◆ **WHAT NEEDS TO BE DONE**
Copy, character for character, the lines running from the one with "0.88, 0.84), 0.8)" to the one with "in imported if", ends included. Leave out every other line.

# START OF MATERIAL

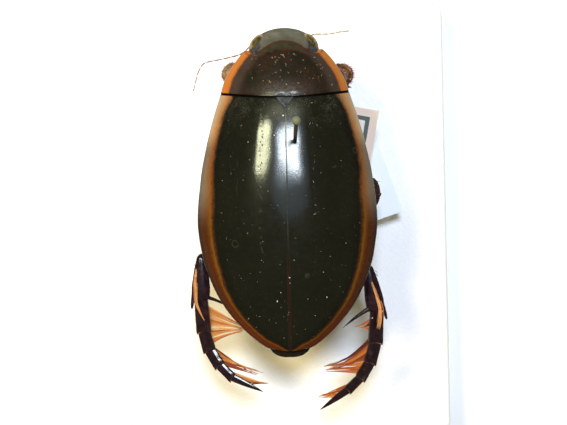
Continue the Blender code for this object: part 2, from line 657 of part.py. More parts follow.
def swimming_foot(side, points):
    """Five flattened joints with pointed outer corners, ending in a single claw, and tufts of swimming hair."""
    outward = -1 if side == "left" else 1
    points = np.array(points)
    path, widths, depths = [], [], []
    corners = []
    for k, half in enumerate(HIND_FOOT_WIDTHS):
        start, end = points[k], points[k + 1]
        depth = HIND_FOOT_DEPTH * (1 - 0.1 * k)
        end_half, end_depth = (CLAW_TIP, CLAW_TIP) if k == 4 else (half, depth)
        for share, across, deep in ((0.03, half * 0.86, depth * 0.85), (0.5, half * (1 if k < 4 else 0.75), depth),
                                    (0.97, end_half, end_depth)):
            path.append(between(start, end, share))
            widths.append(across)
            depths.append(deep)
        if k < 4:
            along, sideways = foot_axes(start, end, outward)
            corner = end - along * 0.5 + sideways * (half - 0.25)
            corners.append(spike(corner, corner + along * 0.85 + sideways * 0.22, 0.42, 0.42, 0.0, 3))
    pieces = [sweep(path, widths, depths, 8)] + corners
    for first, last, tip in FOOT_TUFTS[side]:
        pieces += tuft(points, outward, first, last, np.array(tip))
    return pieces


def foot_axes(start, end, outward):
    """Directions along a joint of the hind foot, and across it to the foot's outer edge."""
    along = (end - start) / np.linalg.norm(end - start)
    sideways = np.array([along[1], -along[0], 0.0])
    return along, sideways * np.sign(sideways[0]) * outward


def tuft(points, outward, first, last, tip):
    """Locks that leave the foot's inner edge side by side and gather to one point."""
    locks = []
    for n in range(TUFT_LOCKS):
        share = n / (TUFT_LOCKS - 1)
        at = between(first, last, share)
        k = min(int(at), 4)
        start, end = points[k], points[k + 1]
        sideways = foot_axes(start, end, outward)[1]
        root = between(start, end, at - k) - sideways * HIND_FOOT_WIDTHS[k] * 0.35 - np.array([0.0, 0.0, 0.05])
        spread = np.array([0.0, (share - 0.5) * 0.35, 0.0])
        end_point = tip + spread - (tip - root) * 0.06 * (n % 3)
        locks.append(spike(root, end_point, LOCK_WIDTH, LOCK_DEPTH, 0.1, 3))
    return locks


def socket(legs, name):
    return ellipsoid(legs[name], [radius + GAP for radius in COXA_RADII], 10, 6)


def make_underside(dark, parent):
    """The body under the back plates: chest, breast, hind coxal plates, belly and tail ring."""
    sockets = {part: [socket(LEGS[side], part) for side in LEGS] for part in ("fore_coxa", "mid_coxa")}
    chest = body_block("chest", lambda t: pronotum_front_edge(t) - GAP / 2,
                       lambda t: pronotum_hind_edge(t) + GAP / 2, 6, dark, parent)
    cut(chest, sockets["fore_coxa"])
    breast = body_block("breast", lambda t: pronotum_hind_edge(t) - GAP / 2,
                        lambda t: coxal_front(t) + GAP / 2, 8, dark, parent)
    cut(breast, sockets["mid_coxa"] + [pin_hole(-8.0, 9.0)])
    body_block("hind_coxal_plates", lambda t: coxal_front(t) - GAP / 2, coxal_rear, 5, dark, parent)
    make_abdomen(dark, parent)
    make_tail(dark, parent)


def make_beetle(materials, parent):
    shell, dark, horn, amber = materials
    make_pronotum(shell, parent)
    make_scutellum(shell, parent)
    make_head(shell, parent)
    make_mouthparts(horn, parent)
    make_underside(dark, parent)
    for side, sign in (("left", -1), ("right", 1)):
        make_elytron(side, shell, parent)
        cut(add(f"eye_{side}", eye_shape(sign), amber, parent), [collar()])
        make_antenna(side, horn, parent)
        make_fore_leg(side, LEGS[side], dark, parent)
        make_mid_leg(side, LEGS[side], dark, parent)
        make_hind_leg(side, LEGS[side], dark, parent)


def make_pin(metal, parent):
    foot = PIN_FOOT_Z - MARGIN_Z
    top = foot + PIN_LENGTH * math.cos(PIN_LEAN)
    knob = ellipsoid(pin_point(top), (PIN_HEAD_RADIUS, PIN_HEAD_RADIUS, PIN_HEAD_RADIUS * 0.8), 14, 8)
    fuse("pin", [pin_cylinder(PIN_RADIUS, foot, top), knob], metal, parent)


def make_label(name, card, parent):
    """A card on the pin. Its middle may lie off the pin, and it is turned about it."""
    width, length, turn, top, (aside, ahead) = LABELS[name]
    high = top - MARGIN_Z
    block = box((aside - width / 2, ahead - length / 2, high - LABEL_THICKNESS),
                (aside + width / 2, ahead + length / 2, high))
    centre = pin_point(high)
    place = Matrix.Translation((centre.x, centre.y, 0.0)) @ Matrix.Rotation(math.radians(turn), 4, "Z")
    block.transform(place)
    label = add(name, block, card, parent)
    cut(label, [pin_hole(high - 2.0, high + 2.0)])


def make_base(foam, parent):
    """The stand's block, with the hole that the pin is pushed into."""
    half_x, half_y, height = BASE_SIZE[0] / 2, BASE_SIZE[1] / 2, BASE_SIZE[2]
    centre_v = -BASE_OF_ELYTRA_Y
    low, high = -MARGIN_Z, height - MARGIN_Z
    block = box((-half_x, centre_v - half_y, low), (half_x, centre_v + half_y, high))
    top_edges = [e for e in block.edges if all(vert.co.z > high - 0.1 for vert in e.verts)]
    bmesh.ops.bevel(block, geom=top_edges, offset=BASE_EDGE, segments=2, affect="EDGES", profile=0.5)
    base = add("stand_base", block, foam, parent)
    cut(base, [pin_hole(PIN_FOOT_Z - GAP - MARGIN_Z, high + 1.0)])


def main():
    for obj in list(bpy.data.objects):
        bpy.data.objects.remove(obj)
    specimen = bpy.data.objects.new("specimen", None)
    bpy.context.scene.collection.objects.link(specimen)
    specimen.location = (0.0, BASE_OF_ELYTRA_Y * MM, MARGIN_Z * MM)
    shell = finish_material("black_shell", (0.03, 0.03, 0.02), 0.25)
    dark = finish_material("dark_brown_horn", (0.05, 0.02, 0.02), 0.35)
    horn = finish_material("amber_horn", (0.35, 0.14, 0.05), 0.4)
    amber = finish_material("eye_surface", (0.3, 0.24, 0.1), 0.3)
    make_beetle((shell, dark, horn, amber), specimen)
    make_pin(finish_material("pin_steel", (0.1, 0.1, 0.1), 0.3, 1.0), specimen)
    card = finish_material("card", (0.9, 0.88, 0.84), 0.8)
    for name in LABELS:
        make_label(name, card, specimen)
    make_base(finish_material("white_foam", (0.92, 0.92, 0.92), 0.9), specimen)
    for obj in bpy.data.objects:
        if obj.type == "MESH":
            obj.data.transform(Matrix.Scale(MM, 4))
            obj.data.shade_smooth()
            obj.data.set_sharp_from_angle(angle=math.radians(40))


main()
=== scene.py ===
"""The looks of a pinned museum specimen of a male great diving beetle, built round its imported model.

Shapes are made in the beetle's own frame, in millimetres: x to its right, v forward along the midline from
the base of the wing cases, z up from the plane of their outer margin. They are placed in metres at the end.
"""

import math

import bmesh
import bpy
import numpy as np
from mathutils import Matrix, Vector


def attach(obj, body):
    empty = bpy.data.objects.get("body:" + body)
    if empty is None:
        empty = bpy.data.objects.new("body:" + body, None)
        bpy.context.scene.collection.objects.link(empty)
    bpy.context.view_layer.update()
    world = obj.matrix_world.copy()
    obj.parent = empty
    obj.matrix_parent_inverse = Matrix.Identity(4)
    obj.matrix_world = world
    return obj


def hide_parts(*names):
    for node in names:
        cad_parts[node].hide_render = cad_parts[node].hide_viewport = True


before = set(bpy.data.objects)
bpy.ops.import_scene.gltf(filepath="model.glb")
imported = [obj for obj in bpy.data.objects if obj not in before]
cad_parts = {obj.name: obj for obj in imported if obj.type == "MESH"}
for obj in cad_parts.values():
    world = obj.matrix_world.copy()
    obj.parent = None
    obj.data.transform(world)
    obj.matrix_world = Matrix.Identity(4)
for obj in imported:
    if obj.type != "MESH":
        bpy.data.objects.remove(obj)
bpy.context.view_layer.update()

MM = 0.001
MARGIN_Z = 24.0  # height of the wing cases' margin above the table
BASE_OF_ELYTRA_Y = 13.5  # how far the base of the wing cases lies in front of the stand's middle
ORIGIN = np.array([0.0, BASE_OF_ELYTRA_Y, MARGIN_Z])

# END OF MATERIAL

◆ **COMPLETED TASK**
    card = finish_material("card", (0.9, 0.88, 0.84), 0.8)
    for name in LABELS:
        make_label(name, card, specimen)
    make_base(finish_material("white_foam", (0.92, 0.92, 0.92), 0.9), specimen)
    for obj in bpy.data.objects:
        if obj.type == "MESH":
            obj.data.transform(Matrix.Scale(MM, 4))
            obj.data.shade_smooth()
            obj.data.set_sharp_from_angle(angle=math.radians(40))


main()
=== scene.py ===
"""The looks of a pinned museum specimen of a male great diving beetle, built round its imported model.

Shapes are made in the beetle's own frame, in millimetres: x to its right, v forward along the midline from
the base of the wing cases, z up from the plane of their outer margin. They are placed in metres at the end.
"""

import math

import bmesh
import bpy
import numpy as np
from mathutils import Matrix, Vector


def attach(obj, body):
    empty = bpy.data.objects.get("body:" + body)
    if empty is None:
        empty = bpy.data.objects.new("body:" + body, None)
        bpy.context.scene.collection.objects.link(empty)
    bpy.context.view_layer.update()
    world = obj.matrix_world.copy()
    obj.parent = empty
    obj.matrix_parent_inverse = Matrix.Identity(4)
    obj.matrix_world = world
    return obj


def hide_parts(*names):
    for node in names:
        cad_parts[node].hide_render = cad_parts[node].hide_viewport = True


before = set(bpy.data.objects)
bpy.ops.import_scene.gltf(filepath="model.glb")
imported = [obj for obj in bpy.data.objects if obj not in before]
cad_parts = {obj.name: obj for obj in imported if obj.type == "MESH"}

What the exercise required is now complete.